Information provided:
..............................

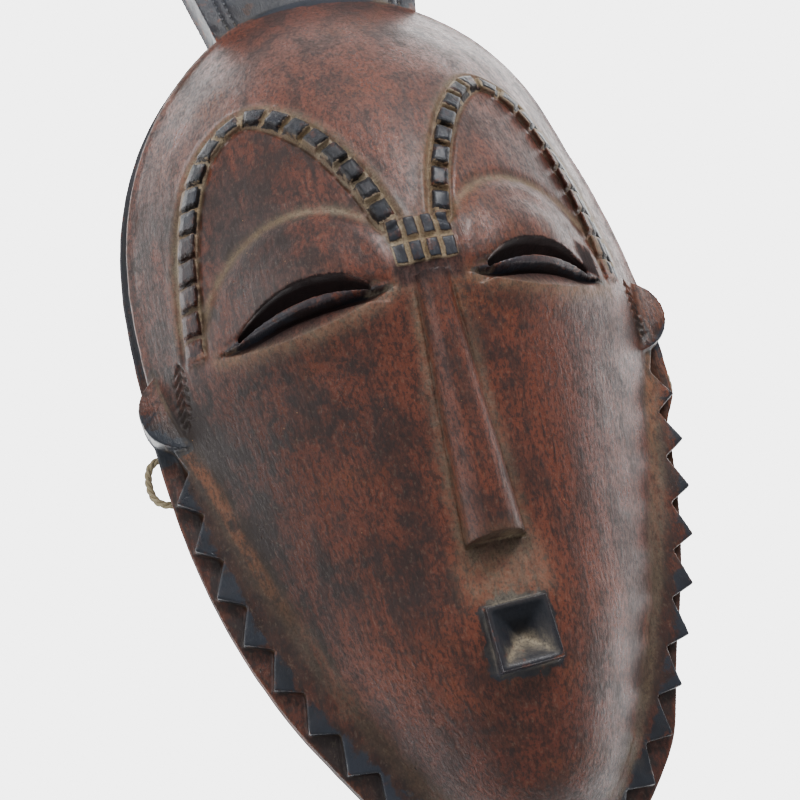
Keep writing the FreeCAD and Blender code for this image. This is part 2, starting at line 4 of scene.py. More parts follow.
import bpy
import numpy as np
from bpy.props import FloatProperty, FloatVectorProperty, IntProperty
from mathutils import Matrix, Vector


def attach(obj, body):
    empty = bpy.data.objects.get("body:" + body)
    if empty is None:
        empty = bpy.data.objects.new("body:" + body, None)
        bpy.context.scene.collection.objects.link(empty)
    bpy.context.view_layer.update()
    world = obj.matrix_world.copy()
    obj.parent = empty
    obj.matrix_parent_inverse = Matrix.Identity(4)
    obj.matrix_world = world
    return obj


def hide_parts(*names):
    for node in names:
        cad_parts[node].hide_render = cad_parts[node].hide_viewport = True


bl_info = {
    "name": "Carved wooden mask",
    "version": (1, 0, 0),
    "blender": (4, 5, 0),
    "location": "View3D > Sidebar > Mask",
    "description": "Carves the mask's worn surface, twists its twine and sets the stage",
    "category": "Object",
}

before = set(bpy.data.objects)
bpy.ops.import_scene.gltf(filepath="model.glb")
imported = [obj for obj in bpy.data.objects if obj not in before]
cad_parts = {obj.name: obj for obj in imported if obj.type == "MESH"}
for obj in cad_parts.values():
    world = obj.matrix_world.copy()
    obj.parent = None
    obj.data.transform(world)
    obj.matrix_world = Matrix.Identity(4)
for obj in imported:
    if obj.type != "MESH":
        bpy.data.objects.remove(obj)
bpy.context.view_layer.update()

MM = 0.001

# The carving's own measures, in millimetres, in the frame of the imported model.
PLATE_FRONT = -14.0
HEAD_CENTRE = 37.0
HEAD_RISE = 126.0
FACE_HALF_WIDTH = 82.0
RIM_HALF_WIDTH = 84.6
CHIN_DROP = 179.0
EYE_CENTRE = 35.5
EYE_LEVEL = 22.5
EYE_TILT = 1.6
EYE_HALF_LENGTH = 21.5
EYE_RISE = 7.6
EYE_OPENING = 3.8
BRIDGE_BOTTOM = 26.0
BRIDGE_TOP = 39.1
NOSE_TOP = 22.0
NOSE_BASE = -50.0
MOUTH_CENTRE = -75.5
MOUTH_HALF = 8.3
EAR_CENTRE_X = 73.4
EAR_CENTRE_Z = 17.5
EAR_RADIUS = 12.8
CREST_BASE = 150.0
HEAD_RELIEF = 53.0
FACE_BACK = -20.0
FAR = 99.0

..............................

Each line holding the word "context" counts once; report the total and nothing else.

3